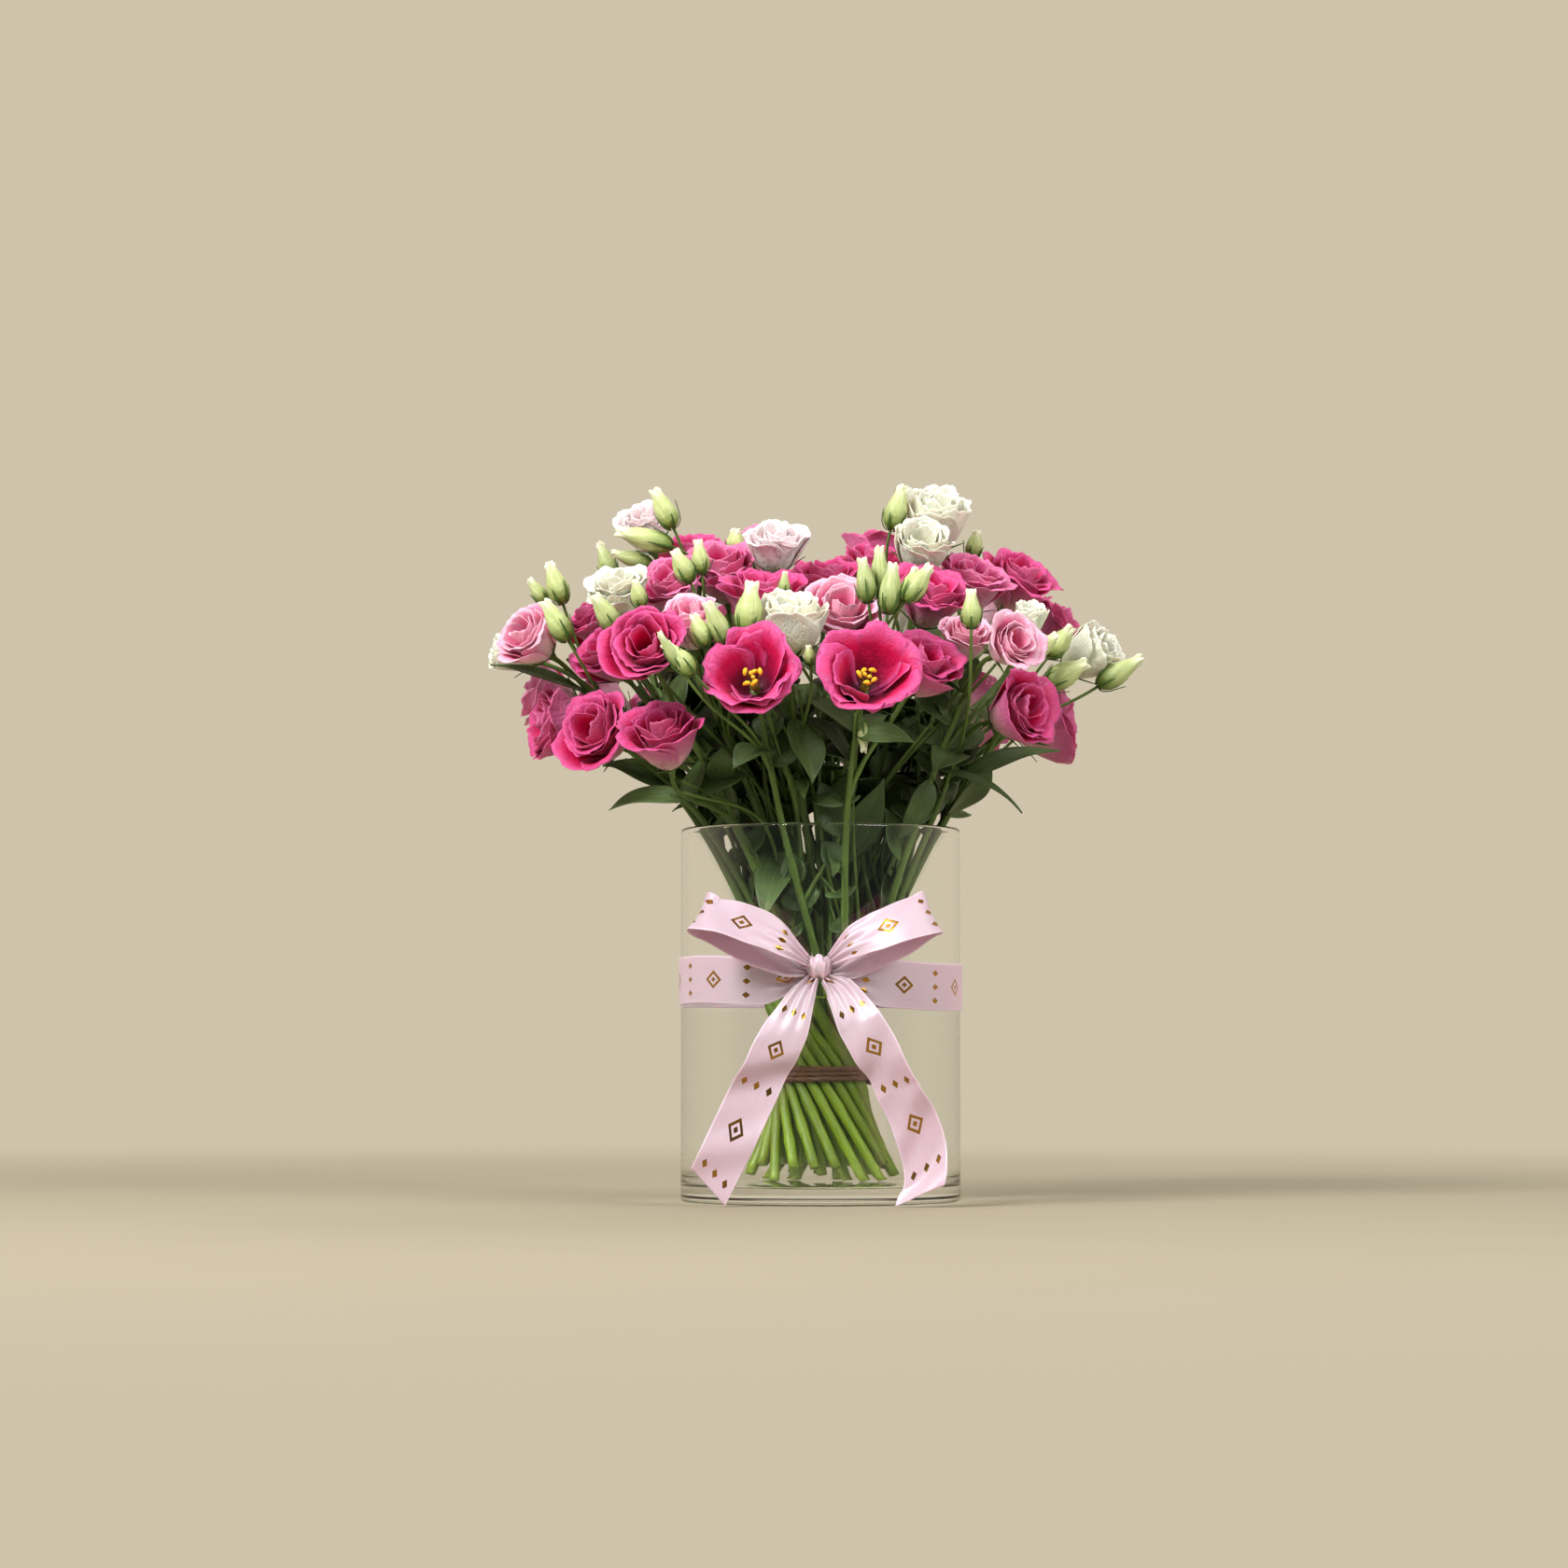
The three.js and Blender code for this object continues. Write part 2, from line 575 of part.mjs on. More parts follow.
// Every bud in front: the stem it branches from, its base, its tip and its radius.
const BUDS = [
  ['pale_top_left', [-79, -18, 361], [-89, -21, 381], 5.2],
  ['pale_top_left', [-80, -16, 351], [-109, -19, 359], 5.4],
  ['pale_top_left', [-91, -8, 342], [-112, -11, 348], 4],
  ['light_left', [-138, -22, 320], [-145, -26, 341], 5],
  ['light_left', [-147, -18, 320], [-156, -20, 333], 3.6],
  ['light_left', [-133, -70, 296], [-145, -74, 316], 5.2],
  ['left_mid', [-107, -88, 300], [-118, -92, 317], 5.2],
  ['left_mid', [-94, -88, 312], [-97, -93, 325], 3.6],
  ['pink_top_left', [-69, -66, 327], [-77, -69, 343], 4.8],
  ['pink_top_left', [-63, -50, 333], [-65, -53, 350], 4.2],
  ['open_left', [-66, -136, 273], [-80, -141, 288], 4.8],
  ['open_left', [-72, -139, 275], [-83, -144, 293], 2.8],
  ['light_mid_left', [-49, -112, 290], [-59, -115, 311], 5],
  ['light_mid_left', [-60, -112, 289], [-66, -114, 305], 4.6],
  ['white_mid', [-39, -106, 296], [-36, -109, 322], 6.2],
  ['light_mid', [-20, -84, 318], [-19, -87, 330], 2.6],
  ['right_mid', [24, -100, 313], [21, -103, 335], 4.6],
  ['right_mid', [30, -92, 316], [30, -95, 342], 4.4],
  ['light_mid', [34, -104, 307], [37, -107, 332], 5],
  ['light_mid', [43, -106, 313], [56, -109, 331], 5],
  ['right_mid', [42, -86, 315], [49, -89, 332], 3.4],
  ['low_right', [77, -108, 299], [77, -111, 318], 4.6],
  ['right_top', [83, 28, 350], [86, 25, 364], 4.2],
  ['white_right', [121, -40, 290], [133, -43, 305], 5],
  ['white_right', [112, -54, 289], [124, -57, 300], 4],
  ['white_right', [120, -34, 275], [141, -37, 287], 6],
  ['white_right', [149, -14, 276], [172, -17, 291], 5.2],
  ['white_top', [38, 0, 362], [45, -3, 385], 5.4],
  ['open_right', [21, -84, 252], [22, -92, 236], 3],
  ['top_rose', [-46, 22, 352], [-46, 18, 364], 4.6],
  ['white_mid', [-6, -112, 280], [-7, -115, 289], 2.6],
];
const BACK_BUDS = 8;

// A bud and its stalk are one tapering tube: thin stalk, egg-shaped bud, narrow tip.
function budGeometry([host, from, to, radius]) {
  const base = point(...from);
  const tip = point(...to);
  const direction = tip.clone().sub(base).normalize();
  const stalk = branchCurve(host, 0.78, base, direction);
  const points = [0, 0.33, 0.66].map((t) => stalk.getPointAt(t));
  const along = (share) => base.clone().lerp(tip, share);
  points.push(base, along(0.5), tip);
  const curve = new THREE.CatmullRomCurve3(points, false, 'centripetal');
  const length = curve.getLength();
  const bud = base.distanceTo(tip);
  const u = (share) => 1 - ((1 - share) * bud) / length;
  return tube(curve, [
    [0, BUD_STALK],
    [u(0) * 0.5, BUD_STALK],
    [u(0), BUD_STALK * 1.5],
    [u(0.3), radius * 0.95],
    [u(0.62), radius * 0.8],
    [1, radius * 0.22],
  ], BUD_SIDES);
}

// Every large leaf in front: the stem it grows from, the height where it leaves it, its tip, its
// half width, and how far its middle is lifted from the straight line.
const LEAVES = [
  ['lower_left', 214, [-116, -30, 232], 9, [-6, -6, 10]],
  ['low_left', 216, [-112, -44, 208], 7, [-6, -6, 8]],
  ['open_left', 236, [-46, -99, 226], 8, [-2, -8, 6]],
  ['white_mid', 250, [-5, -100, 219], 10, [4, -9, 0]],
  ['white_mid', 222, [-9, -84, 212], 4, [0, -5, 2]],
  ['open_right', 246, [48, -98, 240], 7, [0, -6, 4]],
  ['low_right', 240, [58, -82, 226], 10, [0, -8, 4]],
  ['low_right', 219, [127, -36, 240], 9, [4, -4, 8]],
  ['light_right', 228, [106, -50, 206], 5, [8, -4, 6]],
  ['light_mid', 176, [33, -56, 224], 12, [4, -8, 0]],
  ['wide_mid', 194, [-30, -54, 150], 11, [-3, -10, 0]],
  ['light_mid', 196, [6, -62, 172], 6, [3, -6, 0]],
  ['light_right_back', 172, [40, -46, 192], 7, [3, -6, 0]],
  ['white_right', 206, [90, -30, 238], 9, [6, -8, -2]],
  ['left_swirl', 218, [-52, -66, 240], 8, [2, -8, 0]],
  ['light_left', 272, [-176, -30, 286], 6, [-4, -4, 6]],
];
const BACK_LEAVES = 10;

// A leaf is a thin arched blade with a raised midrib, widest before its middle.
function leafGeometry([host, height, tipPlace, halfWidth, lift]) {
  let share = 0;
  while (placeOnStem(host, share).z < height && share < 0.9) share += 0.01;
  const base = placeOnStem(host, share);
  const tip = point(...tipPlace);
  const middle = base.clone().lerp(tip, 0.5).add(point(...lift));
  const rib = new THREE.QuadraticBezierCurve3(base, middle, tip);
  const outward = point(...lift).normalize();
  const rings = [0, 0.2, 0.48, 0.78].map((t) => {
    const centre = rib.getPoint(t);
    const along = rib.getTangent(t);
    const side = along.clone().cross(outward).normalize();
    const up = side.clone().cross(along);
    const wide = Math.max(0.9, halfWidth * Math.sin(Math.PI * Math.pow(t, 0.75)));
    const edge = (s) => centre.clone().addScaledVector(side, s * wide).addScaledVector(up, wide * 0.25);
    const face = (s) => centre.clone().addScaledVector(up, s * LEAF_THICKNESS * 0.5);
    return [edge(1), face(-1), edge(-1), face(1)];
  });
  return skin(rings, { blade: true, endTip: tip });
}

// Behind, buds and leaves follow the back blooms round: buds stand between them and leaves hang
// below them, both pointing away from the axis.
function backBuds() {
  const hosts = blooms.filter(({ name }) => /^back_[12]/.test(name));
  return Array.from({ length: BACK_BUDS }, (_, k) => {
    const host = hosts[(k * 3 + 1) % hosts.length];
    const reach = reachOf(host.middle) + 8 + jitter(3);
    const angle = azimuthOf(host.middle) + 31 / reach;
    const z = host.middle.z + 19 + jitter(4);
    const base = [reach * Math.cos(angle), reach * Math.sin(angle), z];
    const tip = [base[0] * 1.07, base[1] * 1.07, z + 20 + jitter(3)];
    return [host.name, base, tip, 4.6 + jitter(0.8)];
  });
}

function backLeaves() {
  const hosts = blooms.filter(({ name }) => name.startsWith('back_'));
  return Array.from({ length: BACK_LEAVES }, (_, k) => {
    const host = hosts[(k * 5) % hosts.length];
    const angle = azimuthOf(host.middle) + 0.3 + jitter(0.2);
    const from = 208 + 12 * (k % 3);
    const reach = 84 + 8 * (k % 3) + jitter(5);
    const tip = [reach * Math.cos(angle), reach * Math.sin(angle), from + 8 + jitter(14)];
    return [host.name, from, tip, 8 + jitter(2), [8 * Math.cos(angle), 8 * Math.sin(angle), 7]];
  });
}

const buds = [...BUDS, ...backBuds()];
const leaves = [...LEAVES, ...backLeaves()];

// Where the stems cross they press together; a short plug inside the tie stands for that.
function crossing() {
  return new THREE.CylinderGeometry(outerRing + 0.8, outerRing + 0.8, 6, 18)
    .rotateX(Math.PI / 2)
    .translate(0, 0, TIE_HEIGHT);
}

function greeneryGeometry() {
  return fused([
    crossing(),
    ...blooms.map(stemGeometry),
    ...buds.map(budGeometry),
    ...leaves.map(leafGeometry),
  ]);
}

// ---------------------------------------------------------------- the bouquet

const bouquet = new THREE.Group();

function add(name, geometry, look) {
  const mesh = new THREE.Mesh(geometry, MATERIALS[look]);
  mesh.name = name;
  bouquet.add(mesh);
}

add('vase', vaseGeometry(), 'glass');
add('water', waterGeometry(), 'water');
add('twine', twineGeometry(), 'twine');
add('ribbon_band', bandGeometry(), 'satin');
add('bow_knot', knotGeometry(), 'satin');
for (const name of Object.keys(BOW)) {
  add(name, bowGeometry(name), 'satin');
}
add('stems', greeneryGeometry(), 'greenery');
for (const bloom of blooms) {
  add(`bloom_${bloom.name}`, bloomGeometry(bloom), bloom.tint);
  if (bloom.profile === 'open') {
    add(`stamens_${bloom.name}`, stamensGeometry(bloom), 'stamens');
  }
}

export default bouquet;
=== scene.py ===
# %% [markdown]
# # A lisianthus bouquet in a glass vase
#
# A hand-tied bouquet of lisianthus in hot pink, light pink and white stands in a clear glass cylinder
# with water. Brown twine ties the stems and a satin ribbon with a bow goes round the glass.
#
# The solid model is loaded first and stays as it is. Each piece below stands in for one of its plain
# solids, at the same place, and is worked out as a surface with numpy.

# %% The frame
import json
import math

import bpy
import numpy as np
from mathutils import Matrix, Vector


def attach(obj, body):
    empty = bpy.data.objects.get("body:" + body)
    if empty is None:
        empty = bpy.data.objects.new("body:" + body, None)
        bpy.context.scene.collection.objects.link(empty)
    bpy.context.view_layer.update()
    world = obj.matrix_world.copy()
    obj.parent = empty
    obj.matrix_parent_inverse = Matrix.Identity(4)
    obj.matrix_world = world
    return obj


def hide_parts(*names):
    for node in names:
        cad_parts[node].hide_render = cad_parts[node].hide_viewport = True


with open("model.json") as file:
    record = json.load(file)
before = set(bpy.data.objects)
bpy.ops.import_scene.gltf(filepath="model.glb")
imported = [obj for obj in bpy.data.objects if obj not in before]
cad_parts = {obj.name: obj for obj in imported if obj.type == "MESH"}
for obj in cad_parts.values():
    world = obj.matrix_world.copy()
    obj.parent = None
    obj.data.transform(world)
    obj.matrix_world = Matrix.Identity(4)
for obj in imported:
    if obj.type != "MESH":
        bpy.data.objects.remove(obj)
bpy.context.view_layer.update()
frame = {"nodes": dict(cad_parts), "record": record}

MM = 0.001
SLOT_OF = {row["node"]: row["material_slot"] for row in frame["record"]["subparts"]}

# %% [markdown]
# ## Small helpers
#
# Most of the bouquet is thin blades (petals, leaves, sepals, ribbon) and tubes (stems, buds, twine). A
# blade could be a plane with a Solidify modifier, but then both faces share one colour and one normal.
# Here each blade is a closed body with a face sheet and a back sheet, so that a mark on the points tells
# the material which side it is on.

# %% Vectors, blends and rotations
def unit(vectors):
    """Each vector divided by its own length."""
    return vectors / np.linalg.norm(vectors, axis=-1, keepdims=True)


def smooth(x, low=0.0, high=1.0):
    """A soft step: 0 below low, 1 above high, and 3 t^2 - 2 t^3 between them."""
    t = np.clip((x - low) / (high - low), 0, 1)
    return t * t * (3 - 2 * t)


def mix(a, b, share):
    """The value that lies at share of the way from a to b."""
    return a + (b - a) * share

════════

▶ EXERCISE PROMPT: Quote only the lines running from the line that holds "for (const name" to the line that holds "before = set(bpy.data.objects)", both ends included.

▶ FULL RESPONSE:
for (const name of Object.keys(BOW)) {
  add(name, bowGeometry(name), 'satin');
}
add('stems', greeneryGeometry(), 'greenery');
for (const bloom of blooms) {
  add(`bloom_${bloom.name}`, bloomGeometry(bloom), bloom.tint);
  if (bloom.profile === 'open') {
    add(`stamens_${bloom.name}`, stamensGeometry(bloom), 'stamens');
  }
}

export default bouquet;
=== scene.py ===
# %% [markdown]
# # A lisianthus bouquet in a glass vase
#
# A hand-tied bouquet of lisianthus in hot pink, light pink and white stands in a clear glass cylinder
# with water. Brown twine ties the stems and a satin ribbon with a bow goes round the glass.
#
# The solid model is loaded first and stays as it is. Each piece below stands in for one of its plain
# solids, at the same place, and is worked out as a surface with numpy.

# %% The frame
import json
import math

import bpy
import numpy as np
from mathutils import Matrix, Vector


def attach(obj, body):
    empty = bpy.data.objects.get("body:" + body)
    if empty is None:
        empty = bpy.data.objects.new("body:" + body, None)
        bpy.context.scene.collection.objects.link(empty)
    bpy.context.view_layer.update()
    world = obj.matrix_world.copy()
    obj.parent = empty
    obj.matrix_parent_inverse = Matrix.Identity(4)
    obj.matrix_world = world
    return obj


def hide_parts(*names):
    for node in names:
        cad_parts[node].hide_render = cad_parts[node].hide_viewport = True


with open("model.json") as file:
    record = json.load(file)
before = set(bpy.data.objects)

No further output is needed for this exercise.